Unlike his debut LP, or flawed concept projects like KOD and 4 Your Eyez Only, 2014 Forest Hills Drive isn’t weighed down by clumsy attempts at commercial crossovers, overwrought metaphors, or convoluted freestyles. Aside from hazy, modernized boom bap and rhyme pyrotechnics, it’s grounded in pathos — of Cole, his hometown of Fayetteville, NC, and his whole generation. It’s underscored by a fundamental acknowledgement: Cole isn’t perfect, and you can’t be either. “And life can’t be no fairy tale, no once upon a time/ But I be goddamned if a nigga don’t be tryin’,” he raps on “Love Yourz.”

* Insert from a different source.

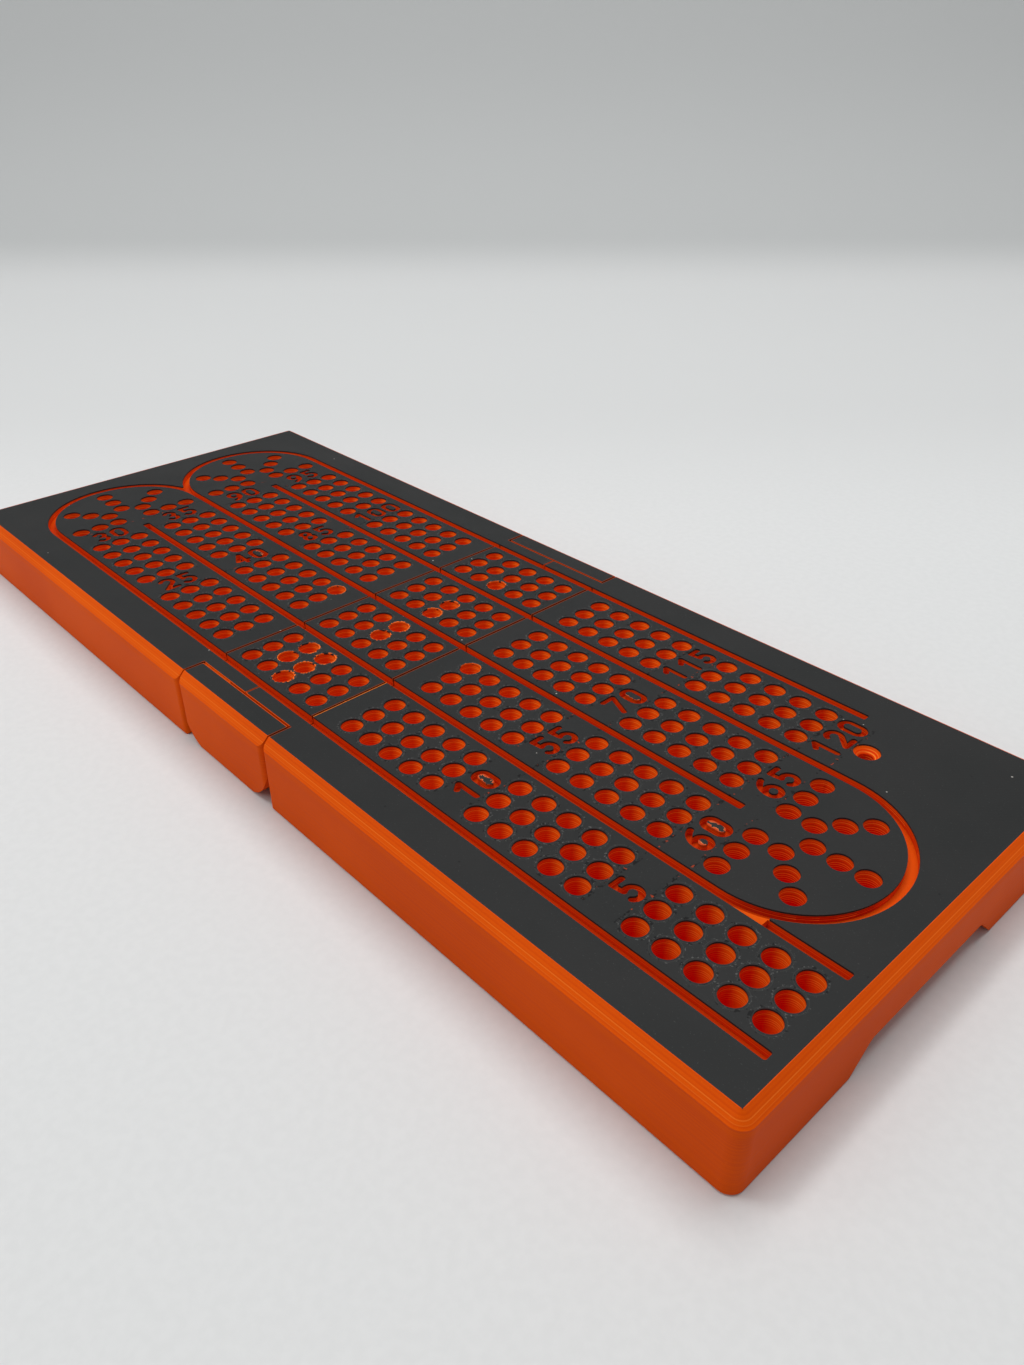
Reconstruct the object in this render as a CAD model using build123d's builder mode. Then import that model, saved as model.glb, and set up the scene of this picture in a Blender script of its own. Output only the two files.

But Cole’s not equipped for heroics. Or, at least all the time. Most of us aren’t. He’s grown enough to accept he might be less than that. From semi-disappointing albums (Cole World: The Sideline Story, KOD), to his increasingly wise-looking decision to bow out of the Great Rap War, J. Cole is used to the concept of letting people down. 2014 Forest Hills Drive does the best job of lifting them up.
A deluxe 10th anniversary reissue of 2014 Forest Hills Drive is out today at 2 p.m. ET via J. Cole’s Inevitable.Live site. The same site will debut the first installment of a two-part podcast about the album today at 6 p.m. ET.